Updated: April 6, 2020 10:06:48 am
Zoom’s list of controversies show no sign of slowing down. In the latest revelations by security researchers at Citizen Lab, new flaws have been discovered in the Zoom service, which show that the company’s encryption practices are not secure. More worryingly Zoom appears to be routing some of its calls via services in China, which again raises security risks, given the company is based in the US, and is now being used by million of users daily. Zoom’s own data reveals they are seeing close to 200 million daily sessions. Zoom has also responded to the allegations, saying they are taking steps to address the problem.
So what has Citizen Lab revealed?
According to a blog post by Citizen Lab, there are problems with the way Zoom is encrypting meetings. While Zoom has already apologised for claiming it offered end-to-end encryption, when it was not the case, Citizen Lab’s analysis reveals more issues.

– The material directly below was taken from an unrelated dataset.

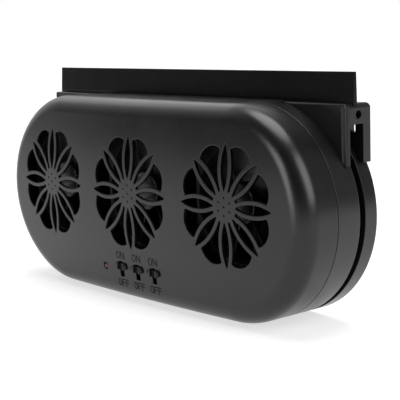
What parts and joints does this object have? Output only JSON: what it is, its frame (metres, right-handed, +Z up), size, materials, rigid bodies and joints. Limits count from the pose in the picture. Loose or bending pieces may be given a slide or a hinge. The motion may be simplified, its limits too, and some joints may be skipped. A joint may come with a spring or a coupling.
{
  "type": "solar window ventilator",
  "caption": "Solar-powered ventilator that hangs over a car side-window glass: rounded housing with flower grilles, fans, slide switches, saddle, frame fin and outer solar shell.",
  "frame": {"origin": "centre of the footprint at the housing's straight bottom edge", "axes": "+X along the long side, to the right seen from the cabin; -Y the cabin side with the grilles; +Z up, toward the fin"},
  "size_m": [0.32, 0.0696, 0.1571],
  "materials": {
    "housing_plastic": "satin black moulded ABS, fine spark texture",
    "saddle_plastic": "satin black moulded ABS",
    "fin_plastic": "smooth near-black ABS strip",
    "fan_frame_plastic": "black glass-filled PBT",
    "impeller_plastic": "semi-gloss black PBT",
    "knob_plastic": "semi-gloss black ABS",
    "switch_body_plastic": "matte black",
    "magnet": "dull grey bonded ferrite",
    "shaft_steel": "ground steel",
    "bearing_bronze": "sintered bronze",
    "core_steel": "laminated electrical steel",
    "copper_winding": "enamelled copper wire",
    "circuit_board": "green solder mask",
    "component_plastic": "moulded black component bodies",
    "led_lens": "tinted clear epoxy, red",
    "solar_cell": "dark blue silicon with silver fingers",
    "panel_glass": "clear potting epoxy",
    "screw_steel": "zinc-plated steel",
    "foam": "closed-cell foam",
    "lead_sleeve": "PVC-sleeved two-core lead"
  },
  "bodies": {
    "housing": {"bearing_center": "bearing_bronze", "bearing_left": "bearing_bronze", "bearing_right": "bearing_bronze", "bezel_screws": "screw_steel", "board_components": "component_plastic", "board_screws": "screw_steel", "channel_fin": "fin_plastic", "control_board": "circuit_board", "cover_screws": "screw_steel", "fan_frame_center": "fan_frame_plastic", "fan_frame_left": "fan_frame_plastic", "fan_frame_right": "fan_frame_plastic", "fan_lead_center": "lead_sleeve", "fan_lead_left": "lead_sleeve", "fan_lead_right": "lead_sleeve", "fan_screws": "screw_steel", "front_cover": "housing_plastic", "glass_edge_pad": "foam", "indicator_led": "led_lens", "inner_rear_cover": "housing_plastic", "motor_board_center": "circuit_board", "motor_board_left": "circuit_board", "motor_board_right": "circuit_board", "outer_cover": "housing_plastic", "rear_bezel": "housing_plastic", "saddle_screws": "screw_steel", "solar_backing": "circuit_board", "solar_cells": "solar_cell", "solar_glass": "panel_glass", "solar_lead": "lead_sleeve", "stator_coils_center": "copper_winding", "stator_coils_left": "copper_winding", "stator_coils_right": "copper_winding", "stator_core_center": "core_steel", "stator_core_left": "core_steel", "stator_core_right": "core_steel", "switch_bodies": "switch_body_plastic", "window_saddle": "saddle_plastic"},
    "impeller_left": {"impeller_left": "impeller_plastic", "rotor_magnet_left": "magnet", "shaft_left": "shaft_steel"},
    "switch_left": {"switch_knob_left": "knob_plastic"},
    "impeller_center": {"impeller_center": "impeller_plastic", "rotor_magnet_center": "magnet", "shaft_center": "shaft_steel"},
    "switch_center": {"switch_knob_center": "knob_plastic"},
    "impeller_right": {"impeller_right": "impeller_plastic", "rotor_magnet_right": "magnet", "shaft_right": "shaft_steel"},
    "switch_right": {"switch_knob_right": "knob_plastic"}
  },
  "joints": [
    {"name": "fan_spin_left", "type": "hinge", "parent": "housing", "child": "impeller_left", "pos_m": [-0.095, -0.0138, 0.0765], "axis": [0, 1, 0], "continuous": true},
    {"name": "fan_spin_center", "type": "hinge", "parent": "housing", "child": "impeller_center", "pos_m": [0, -0.0138, 0.0765], "axis": [0, 1, 0], "continuous": true},
    {"name": "fan_spin_right", "type": "hinge", "parent": "housing", "child": "impeller_right", "pos_m": [0.095, -0.0138, 0.0765], "axis": [0, 1, 0], "continuous": true},
    {"name": "switch_slide_left", "type": "slide", "parent": "housing", "child": "switch_left", "axis": [0, 0, -1], "range_m": [0, 0.0043]},
    {"name": "switch_slide_center", "type": "slide", "parent": "housing", "child": "switch_center", "axis": [0, 0, -1], "range_m": [0, 0.0043]},
    {"name": "switch_slide_right", "type": "slide", "parent": "housing", "child": "switch_right", "axis": [0, 0, -1], "range_m": [0, 0.0043]}
  ]
}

The researchers note that for each Zoom meeting the company is using a single AES-128 key, to encrypt and decrypt audio and video and not AES-256 encryption, which is a higher standard. Zoom’s documentation also claims to be using AES-256, which is not the case.
More worryingly, Zoom’s servers were routing some of the meetings through servers in China, which raises a whole new set of privacy questions, especially as the calls are not end-to-end encrypted.
Citizen Lab also raised questions on how Zoom owns three companies in China, and has 700 employees in the country who are being “paid to develop”, the company’s software. The blog post notes, “This arrangement is ostensibly an effort at labor arbitrage: Zoom can avoid paying US wages while selling to US customers, thus increasing their profit margin. However, this arrangement may make Zoom responsive to pressure from Chinese authorities.”
Citizen Lab notes, “A company primarily catering to North American clients that sometimes distributes encryption keys through servers in China is potentially concerning, given that Zoom may be legally obligated to disclose these keys to authorities in China.”
What has Zoom said in response?
Zoom CEO Eric S Yuan has written a detailed blog post addressing some of these concerns, especially around geo-fencing and meeting encryption. The post says that given the load of people coming on to the service during the coronavirus pandemic, they were forced to add server capacity quickly, especially in China. The blogpost admits some meetings were routed via China, which should not have been the case.
“In that process, we failed to fully implement our usual geo-fencing best practices. As a result, it is possible certain meetings were allowed to connect to systems in China, where they should not have been able to connect. We have since corrected this,” notes Yuan in the blog.
The post also claims that in periods of high traffic, the client might reach out to secondary datacenters, which might not be near a user’s region, especially if multiple connection attempts to the primary datacenter fail. Still, the systems have to “maintain geo-fencing around China for both primary and secondary datacenters — ensuring that users outside of China do not have their meeting data routed through Zoom’s mainland China datacenters.”
The company claims that in February it mistakenly added two Chinese datacenters to a lengthy whitelist of backup bridges, which would have resulted in calls from non-China regions being routed via China. Zoom says it has taken off the mainland China datacenters off of the whitelist.
Regarding the encryption issues, the blog post just says that the company knows they can do better on this front, but doesn’t add anything substantial, only noting that they will have more to share on this soon.